The right hon. Gentleman has dealt fairly fully with this question of disabled ex-Service men employed in the Civil Service. I remember, and I expect the Financial Secretary also remembers, an assurance being given when the Bill dealing with the subject being discussed in this House, that the Government would set an example with regard to the disabled ex-Service men. There was one point on which the right hon. Gentleman could not touch, because I had no opportunity of putting it to him, but I have put a Question to the Minister of Supply with regard to ex-Service men generally. Ex-Service men were sent from their associations for employment by the Ministry of Supply; they had regular and good employment, and then when the question of redundancy arose, they were discharged on the principle "last in, first out," while certain Southern Irish workers and conscientious objectors were retained. I want to ask the right hon. Gentleman a question about that. I understand from the Minister of Supply that that is in accordance with an arrangement made with the trade unions. I take that from his answers which I have here.

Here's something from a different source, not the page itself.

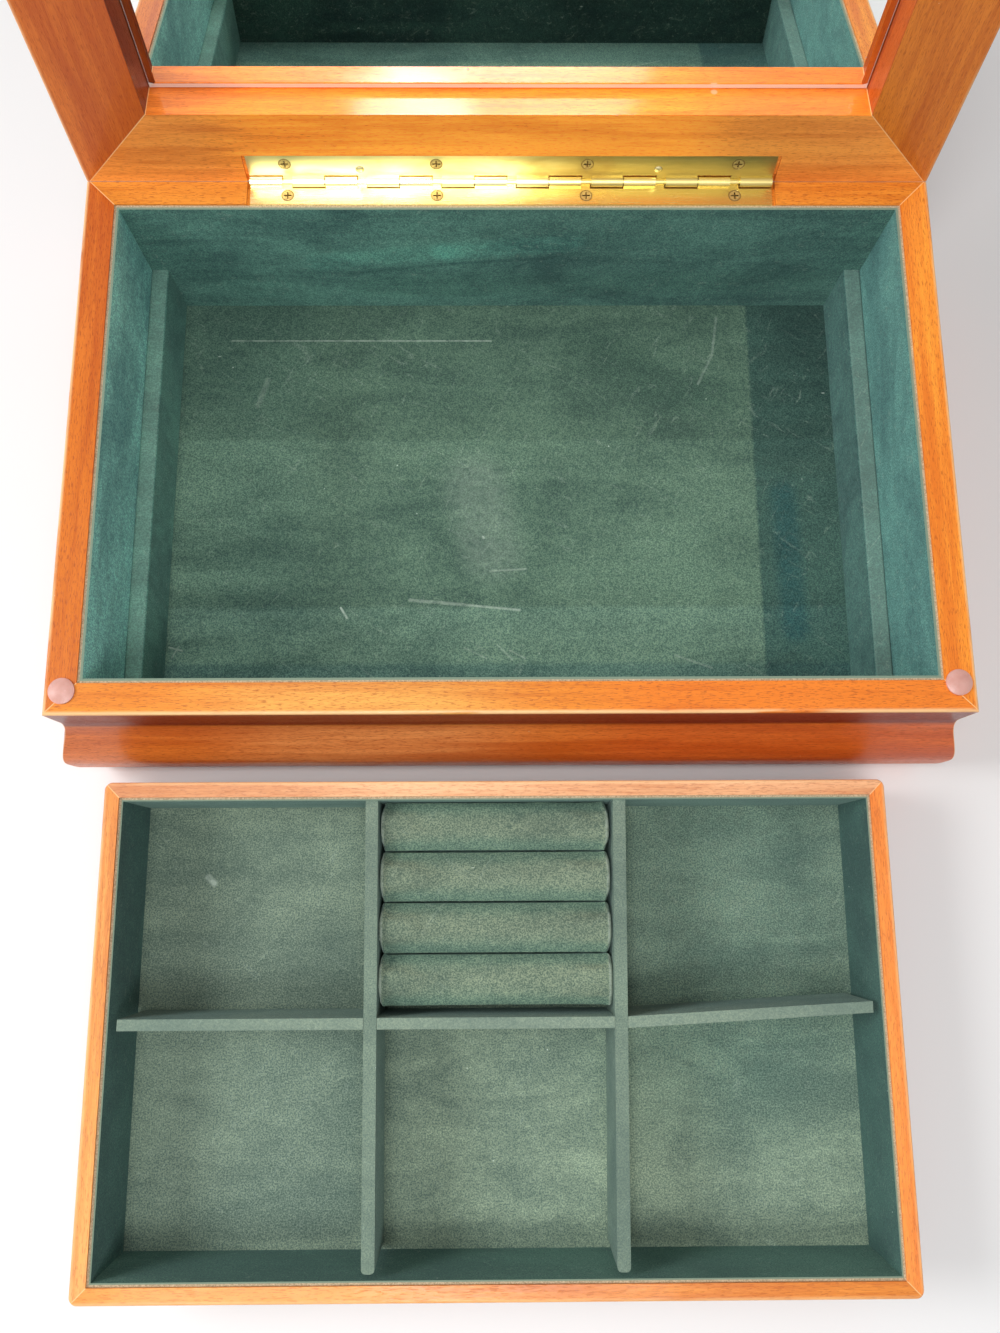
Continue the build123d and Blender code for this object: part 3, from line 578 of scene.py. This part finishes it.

I think it is extremely unfortunate if trade unions in fact take up such an attitude, and I ask the right hon. Gentleman if he will look into that matter again. I asked the Minister of Supply whether he had consulted with the British Legion on that question. To that I had no answer, but although it may be right, speaking generally, that "last in, first out" should be the principle, I do say this, that when an ex-Service man is taken into the employment of a Government Department on the recommendation of his regimental association then he should get some priority over the Southern Irishman who until recently not only retained his employment but also got lodging allowance in addition. There should be some priority of retention under the Government. I think that applies to all Government Departments.

The Question having been proposed after Ten o'clock and the Debate having continued for half an hour, Mr. DEPUTY-SPEAKER adjourned the House without Question put, pursuant to the Order made upon 13th November.

Adjourned at Ten minutes to Eleven o'clock.